Avant l’aurore éveiller des chanoines,
Qui jamais l’entreprit ! Qui l’oseroit tenter ?
Est-ce un projet, ô ciel ! qu’on puisse exécuter ?

Despréaux.

Il veut dire quelquefois essayer ; tenter tous les moyens de rentrer en grace ; il se dit aussi pour exciter, émouvoir :

Fui, traître, ne viens point braver ici ma haine,
Et tenter un courroux que je retiens à peine.

Racine, dans Phedre.


(D. J.)

Tenter, (Critique sacrée.) ce verbe signifie communément éprouver, dans l’Ecriture. Ainsi quand elle dit que Dieu tente les hommes, cela ne veut pas dire que Dieu cherche à les séduire pour les faire tomber dans le péché, mais cela signifie qu’il éprouve leur vertu, soit par des commandemens plus ou moins pénibles, soit par des traverses attachées à l’humanité.
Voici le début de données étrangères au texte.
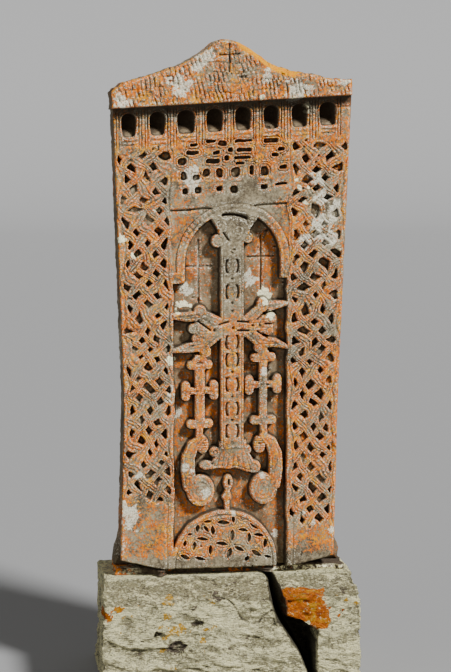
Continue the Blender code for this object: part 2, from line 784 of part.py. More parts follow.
def rough(x, y, z):
    """A repeatable unevenness of the broken faces, from -1 to 1."""
    layer = math.sin(34 * z + 3.1 * math.sin(6 * x + 1.7)) * math.cos(9 * x + 4 * z)
    swell = math.sin(11 * x + 2.3) * math.cos(13 * y + 0.8) + 0.6 * math.sin(19 * (x + z) + 5 * y)
    return max(-1.0, min(1.0, 0.45 * layer + 0.45 * swell))


def ease(t):
    t = max(0.0, min(1.0, t))
    return t * t * (3 - 2 * t)


def ledge_height(x, y):
    """Top of the base: level under the slab, and falling away in front of it and a little behind."""
    front_edge, back_edge = FRONT_Y - SEAT_FRONT_MARGIN, BACK_Y + SEAT_BACK_MARGIN
    front_fall = ease((front_edge - y) / (BASE_HALF_DEPTH + front_edge))
    back_fall = ease((y - back_edge) / (BASE_HALF_DEPTH - back_edge))
    wave = LEDGE_WAVE * math.sin(9 * x + 0.5) * front_fall
    return SEAT_HEIGHT - LEDGE_DROP * front_fall - 0.5 * LEDGE_DROP * back_fall + wave


def make_rock(name, x_low, x_high):
    """A rough block with worn arrises and a flat underside; its two sides are functions of y and z."""
    bm = bmesh.new()
    bmesh.ops.create_cube(bm, size=2.0)
    width = x_high(0, 0) - x_low(0, 0)
    for axis, span in ((0, width), (1, 2 * BASE_HALF_DEPTH), (2, SEAT_HEIGHT)):
        along = [e for e in bm.edges if abs(e.verts[0].co[axis] - e.verts[1].co[axis]) > 0.5]
        cuts = max(2, round(span / ROCK_CELL)) - 1
        bmesh.ops.subdivide_edges(bm, edges=along, cuts=cuts, use_grid_fill=True)
    for v in bm.verts:
        a, b, c = v.co
        standing = c > -0.99
        arris = max(0.0, abs(a * b) - 0.5) + max(0.0, abs(b) * c - 0.5)
        y = b * (BASE_HALF_DEPTH - ROCK_WEAR * arris * standing)
        z = (c + 1) / 2 * ledge_height(a * width / 2, y)
        low, high = x_low(y, z), x_high(y, z)
        uneven = ROCK_ROUGHNESS * (rough(a * width / 2, y, z) - 1) / 2
        y += b * abs(b) * uneven
        arris = max(0.0, abs(a * b) - 0.5) + max(0.0, abs(a) * c - 0.5)
        x = low + (high - low) * (a + 1) / 2 - a * abs(a) * (ROCK_WEAR * arris * standing - uneven)
        v.co = (x, y, z)
    return add_object(name, bm, PALE_ROCK)


def make_boulder():
    def left(y, z):
        return -BASE_HALF_WIDTH + LEFT_TAPER * ease((y + BASE_HALF_DEPTH) / BASE_HALF_DEPTH)

    def right(y, z):
        return crack_x(z) - CRACK_GAP / 2

    return make_rock("base_boulder", left, right)


def make_block():
    def left(y, z):
        return crack_x(z) + CRACK_GAP / 2

    def right(y, z):
        return BASE_HALF_WIDTH - RIGHT_TAPER * ease(-y / BASE_HALF_DEPTH)

    block = make_rock("base_block", left, right)
    top, lip, leg = CAVITY_HEIGHT, CRACK_FOOT_X + CAVITY_REACH, CRACK_FOOT_X + CAVITY_LEG_REACH
    cavity = [
        (CRACK_TOP_X, top),
        ((crack_x(top) + lip) / 2, top - CAVITY_LIP_DROP / 3),
        (lip, top - CAVITY_LIP_DROP),
        (leg, top - CAVITY_LIP_DROP * 1.2),
        (leg, -CUT_CLEAR),
        (CRACK_TOP_X, -CUT_CLEAR),
    ]
    front = -BASE_HALF_DEPTH
    tool = tool_object("cavity_cut", [(cavity, front - CUT_CLEAR, front + CAVITY_DEPTH)])
    boolean(block, tool, "DIFFERENCE")
    return block


def centre_on_origin():
    """Moves everything sideways so that the whole box is centred on the origin."""
    solids = [obj for obj in bpy.data.objects if not obj.hide_render]
    for axis in (0, 1):
        spread = [v.co[axis] for obj in solids for v in obj.data.vertices]
        middle = (min(spread) + max(spread)) / 2
        for obj in bpy.data.objects:
            for v in obj.data.vertices:
                v.co[axis] -= middle


def main():
    for obj in list(bpy.data.objects):
        bpy.data.objects.remove(obj)
    make_slab()
    make_bed()
    make_boulder()
    make_block()
    centre_on_origin()


main()
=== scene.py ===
"""Khachkar: a carved memorial slab, its mortar bed and its two rough base stones, with their finishes."""

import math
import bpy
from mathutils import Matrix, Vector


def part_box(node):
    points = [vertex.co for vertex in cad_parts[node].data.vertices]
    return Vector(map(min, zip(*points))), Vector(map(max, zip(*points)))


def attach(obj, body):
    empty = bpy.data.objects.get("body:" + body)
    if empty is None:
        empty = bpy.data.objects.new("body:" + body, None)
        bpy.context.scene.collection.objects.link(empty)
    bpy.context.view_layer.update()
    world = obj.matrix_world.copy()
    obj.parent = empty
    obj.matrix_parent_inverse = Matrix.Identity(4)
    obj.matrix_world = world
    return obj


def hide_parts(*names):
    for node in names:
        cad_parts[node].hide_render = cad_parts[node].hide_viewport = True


bl_info = {
    "name": "Khachkar",
    "version": (1, 0, 0),
    "blender": (4, 5, 0),
    "location": "View3D > Sidebar > Khachkar",
    "description": "Carves the slab with its borders and crosses, and finishes the mortar and the base",
    "category": "Object",
}

import bpy
import numpy as np
from bpy.props import FloatProperty, FloatVectorProperty, IntProperty, PointerProperty
from mathutils import Vector

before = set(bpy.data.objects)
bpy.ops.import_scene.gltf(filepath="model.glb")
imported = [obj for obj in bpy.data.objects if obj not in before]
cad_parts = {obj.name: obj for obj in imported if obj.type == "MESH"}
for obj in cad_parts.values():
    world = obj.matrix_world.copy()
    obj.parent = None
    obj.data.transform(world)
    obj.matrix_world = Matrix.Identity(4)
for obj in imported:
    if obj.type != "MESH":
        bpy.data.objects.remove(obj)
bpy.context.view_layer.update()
SLAB_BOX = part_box("carved_slab")


def millimetres(rows):
    """Rows of whole millimetres as rows of metres."""
    return [tuple(value / 1000 for value in row) for row in rows]


# Slab blank, in face coordinates: u across from the slab's axis, w up from its foot.
AXIS_X = 0.026
FOOT_Z = SLAB_BOX[0][2]
FACE_Y = -0.100
BACK_Y = 0.100
HEAD_HALF_WIDTH = 0.418
WAIST_HEIGHT = 0.600
WAIST_LEFT = 0.385
WAIST_RIGHT = 0.378
FOOT_LEFT = 0.403
FOOT_RIGHT = 0.366
FOOT_FLAT_LEFT = 0.250
FOOT_FLAT_RIGHT = 0.255
FOOT_BREAK_LEFT = 0.036
FOOT_BREAK_RIGHT = 0.024
CLIMB_SLOPE = 0.057
CLIMB_HEIGHT = 1.280
TANG_FRONT_Y = -0.020
TANG_SPREAD_LEFT = 0.034
TANG_SPREAD_RIGHT = 0.060
TANG_HEIGHT_LEFT = 0.110
TANG_HEIGHT_RIGHT = 0.135
TANG_SIDES = ((-1, TANG_SPREAD_LEFT, TANG_HEIGHT_LEFT), (1, TANG_SPREAD_RIGHT, TANG_HEIGHT_RIGHT))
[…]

Tenter Dieu, dans l’ancien Testament, c’est vouloir éprouver follement sa toute-puissance ; c’est s’exposer à des dangers dont on ne peut sortir sans un effet miraculeux de son secours. Vous ne tenterez point le Seigneur, Deut. vj. 18. Voici une réponse de la Pythie qui se trouve dans Hérodote, tenter Dieu & le faire, c’est la même chose ; τὸ πειρηθῆναι τοῦ Θεοῦ, καὶ τὸ ποιῆσαι, ἴσον δύναται, lib. VI. num. 86. page 360. (D. J.)